List, from the lines below, each one with "joints" in it.

begin

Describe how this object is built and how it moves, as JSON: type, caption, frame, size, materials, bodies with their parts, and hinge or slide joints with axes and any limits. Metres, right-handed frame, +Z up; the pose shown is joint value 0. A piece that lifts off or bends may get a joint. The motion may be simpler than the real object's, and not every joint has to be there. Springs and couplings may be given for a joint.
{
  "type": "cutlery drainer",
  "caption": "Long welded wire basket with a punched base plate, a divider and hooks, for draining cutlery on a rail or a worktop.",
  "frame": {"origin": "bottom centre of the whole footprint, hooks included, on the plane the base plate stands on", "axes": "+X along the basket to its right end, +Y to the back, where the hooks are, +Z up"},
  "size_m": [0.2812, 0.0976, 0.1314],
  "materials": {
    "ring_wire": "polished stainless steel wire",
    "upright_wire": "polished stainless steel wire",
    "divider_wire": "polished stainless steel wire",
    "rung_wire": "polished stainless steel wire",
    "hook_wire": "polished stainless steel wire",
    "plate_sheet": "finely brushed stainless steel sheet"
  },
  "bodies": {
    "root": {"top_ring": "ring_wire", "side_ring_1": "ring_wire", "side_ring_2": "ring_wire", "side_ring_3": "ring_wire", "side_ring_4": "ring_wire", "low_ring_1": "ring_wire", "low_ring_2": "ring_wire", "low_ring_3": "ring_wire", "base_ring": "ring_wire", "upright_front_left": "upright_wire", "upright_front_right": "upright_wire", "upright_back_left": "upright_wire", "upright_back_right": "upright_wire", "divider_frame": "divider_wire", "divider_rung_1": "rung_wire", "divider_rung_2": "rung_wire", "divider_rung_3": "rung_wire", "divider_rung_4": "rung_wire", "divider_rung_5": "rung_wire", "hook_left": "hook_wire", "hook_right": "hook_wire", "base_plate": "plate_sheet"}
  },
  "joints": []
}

end

### [RESPONSE]
Describe how this object is built and how it moves, as JSON: type, caption, frame, size, materials, bodies with their parts, and hinge or slide joints with axes and any limits. Metres, right-handed frame, +Z up; the pose shown is joint value 0. A piece that lifts off or bends may get a joint. The motion may be simpler than the real object's, and not every joint has to be there. Springs and couplings may be given for a joint.
  "joints": []